# [Requirements]
Copy each line exactly. Leave nothing out.

# [Stored data]
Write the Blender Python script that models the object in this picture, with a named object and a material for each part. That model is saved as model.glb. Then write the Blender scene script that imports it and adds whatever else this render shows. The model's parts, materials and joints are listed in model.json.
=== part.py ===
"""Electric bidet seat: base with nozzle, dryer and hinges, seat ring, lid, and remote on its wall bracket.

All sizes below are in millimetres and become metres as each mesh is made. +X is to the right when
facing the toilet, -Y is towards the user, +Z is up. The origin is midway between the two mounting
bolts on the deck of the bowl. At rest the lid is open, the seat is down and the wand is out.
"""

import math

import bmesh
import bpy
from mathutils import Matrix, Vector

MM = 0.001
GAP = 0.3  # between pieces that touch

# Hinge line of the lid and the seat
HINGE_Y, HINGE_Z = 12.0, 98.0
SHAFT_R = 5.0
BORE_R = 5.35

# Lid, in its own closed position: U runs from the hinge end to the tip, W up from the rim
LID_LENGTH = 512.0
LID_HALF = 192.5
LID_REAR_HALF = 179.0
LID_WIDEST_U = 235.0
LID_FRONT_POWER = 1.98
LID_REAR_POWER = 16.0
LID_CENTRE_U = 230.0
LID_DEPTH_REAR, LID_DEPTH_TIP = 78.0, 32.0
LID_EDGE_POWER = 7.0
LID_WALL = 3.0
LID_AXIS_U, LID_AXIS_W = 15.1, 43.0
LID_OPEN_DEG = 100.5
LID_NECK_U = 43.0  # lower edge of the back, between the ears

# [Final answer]
Write the Blender Python script that models the object in this picture, with a named object and a material for each part. That model is saved as model.glb. Then write the Blender scene script that imports it and adds whatever else this render shows. The model's parts, materials and joints are listed in model.json.
=== part.py ===
"""Electric bidet seat: base with nozzle, dryer and hinges, seat ring, lid, and remote on its wall bracket.

All sizes below are in millimetres and become metres as each mesh is made. +X is to the right when
facing the toilet, -Y is towards the user, +Z is up. The origin is midway between the two mounting
bolts on the deck of the bowl. At rest the lid is open, the seat is down and the wand is out.
"""

import math

import bmesh
import bpy
from mathutils import Matrix, Vector

MM = 0.001
GAP = 0.3  # between pieces that touch

# Hinge line of the lid and the seat
HINGE_Y, HINGE_Z = 12.0, 98.0
SHAFT_R = 5.0
BORE_R = 5.35

# Lid, in its own closed position: U runs from the hinge end to the tip, W up from the rim
LID_LENGTH = 512.0
LID_HALF = 192.5
LID_REAR_HALF = 179.0
LID_WIDEST_U = 235.0
LID_FRONT_POWER = 1.98
LID_REAR_POWER = 16.0
LID_CENTRE_U = 230.0
LID_DEPTH_REAR, LID_DEPTH_TIP = 78.0, 32.0
LID_EDGE_POWER = 7.0
LID_WALL = 3.0
LID_AXIS_U, LID_AXIS_W = 15.1, 43.0
LID_OPEN_DEG = 100.5
LID_NECK_U = 43.0  # lower edge of the back, between the ears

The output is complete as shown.